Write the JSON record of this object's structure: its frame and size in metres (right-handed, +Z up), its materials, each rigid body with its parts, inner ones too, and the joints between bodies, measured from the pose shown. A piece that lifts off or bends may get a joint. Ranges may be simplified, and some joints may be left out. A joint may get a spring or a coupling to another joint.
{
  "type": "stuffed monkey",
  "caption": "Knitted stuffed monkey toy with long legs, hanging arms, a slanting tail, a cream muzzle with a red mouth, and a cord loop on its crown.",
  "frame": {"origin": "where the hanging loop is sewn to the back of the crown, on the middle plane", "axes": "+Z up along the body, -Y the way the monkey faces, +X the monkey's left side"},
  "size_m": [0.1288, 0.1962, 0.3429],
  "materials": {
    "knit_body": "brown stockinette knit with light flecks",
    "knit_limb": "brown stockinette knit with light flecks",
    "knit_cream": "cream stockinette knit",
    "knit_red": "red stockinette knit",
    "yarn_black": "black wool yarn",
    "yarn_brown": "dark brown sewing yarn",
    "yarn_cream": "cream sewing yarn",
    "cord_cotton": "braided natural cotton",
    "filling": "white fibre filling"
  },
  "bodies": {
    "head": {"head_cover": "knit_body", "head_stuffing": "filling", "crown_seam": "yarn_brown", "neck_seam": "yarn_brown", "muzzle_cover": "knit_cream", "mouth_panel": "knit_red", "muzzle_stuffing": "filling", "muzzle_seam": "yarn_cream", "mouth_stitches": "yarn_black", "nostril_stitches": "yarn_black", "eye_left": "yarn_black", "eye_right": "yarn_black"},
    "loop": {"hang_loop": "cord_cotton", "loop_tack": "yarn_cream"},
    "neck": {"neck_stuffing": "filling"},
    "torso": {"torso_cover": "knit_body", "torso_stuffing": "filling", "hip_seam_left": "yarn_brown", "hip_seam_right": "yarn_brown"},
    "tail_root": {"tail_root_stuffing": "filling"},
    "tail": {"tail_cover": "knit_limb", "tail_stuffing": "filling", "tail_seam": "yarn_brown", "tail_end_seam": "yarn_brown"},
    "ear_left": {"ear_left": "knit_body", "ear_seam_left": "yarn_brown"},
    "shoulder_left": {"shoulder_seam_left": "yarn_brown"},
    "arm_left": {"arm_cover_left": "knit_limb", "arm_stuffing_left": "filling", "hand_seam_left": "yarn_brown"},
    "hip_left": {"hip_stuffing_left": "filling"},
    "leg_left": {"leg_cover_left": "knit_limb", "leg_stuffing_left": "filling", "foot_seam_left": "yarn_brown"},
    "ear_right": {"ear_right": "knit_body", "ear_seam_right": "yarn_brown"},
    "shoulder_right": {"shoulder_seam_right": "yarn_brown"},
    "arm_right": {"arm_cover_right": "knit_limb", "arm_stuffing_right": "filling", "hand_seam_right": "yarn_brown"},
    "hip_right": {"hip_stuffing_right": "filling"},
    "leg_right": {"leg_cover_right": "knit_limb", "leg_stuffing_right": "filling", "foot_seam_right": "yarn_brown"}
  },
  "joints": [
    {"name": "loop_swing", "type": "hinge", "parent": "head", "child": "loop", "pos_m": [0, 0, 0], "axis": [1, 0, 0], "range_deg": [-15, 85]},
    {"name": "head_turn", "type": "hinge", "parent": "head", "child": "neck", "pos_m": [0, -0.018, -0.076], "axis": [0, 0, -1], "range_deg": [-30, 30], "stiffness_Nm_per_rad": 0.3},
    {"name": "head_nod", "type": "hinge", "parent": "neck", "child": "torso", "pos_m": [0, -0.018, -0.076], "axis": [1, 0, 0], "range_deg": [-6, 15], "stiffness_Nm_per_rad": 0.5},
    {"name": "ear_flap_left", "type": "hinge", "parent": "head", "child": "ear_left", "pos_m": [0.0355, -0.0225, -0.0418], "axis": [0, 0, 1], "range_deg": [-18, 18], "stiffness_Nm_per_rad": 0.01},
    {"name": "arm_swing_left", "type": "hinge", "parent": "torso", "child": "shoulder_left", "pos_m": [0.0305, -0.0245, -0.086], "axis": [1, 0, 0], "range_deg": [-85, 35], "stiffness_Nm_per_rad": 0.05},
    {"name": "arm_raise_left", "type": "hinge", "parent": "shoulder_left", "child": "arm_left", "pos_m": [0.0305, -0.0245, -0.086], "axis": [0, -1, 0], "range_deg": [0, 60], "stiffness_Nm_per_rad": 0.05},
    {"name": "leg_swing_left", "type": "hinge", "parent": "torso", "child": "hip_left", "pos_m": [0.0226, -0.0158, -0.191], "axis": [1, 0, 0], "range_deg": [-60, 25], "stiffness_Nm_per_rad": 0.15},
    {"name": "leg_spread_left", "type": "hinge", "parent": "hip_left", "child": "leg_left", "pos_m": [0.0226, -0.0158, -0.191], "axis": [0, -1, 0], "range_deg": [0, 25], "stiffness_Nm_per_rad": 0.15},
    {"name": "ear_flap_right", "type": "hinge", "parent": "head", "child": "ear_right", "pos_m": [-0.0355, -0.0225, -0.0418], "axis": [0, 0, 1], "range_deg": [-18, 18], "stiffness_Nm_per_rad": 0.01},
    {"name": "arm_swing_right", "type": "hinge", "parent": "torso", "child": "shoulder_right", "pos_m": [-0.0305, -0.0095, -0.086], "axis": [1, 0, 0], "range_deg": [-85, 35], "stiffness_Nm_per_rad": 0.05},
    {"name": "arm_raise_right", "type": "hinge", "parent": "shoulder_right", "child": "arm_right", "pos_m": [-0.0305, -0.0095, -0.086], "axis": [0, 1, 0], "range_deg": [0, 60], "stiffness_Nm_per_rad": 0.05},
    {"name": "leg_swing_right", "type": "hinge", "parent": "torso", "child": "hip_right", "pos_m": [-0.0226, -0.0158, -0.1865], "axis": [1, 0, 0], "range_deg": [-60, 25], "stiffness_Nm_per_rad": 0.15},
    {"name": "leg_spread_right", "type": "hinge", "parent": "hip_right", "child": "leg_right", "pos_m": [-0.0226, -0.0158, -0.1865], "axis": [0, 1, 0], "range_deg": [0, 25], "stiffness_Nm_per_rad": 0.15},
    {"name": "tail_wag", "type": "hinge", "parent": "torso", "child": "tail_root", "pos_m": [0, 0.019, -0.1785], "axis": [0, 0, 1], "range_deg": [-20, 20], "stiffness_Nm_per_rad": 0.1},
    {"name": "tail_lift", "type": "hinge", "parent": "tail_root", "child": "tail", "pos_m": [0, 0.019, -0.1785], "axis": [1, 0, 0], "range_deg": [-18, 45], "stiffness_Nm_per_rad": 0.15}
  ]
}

## Goal of the exercise
Search the material above for "frame". Pull out each line where it shows up.

## The solution
Write the JSON record of this object's structure: its frame and size in metres (right-handed, +Z up), its materials, each rigid body with its parts, inner ones too, and the joints between bodies, measured from the pose shown. A piece that lifts off or bends may get a joint. Ranges may be simplified, and some joints may be left out. A joint may get a spring or a coupling to another joint.
  "frame": {"origin": "where the hanging loop is sewn to the back of the crown, on the middle plane", "axes": "+Z up along the body, -Y the way the monkey faces, +X the monkey's left side"},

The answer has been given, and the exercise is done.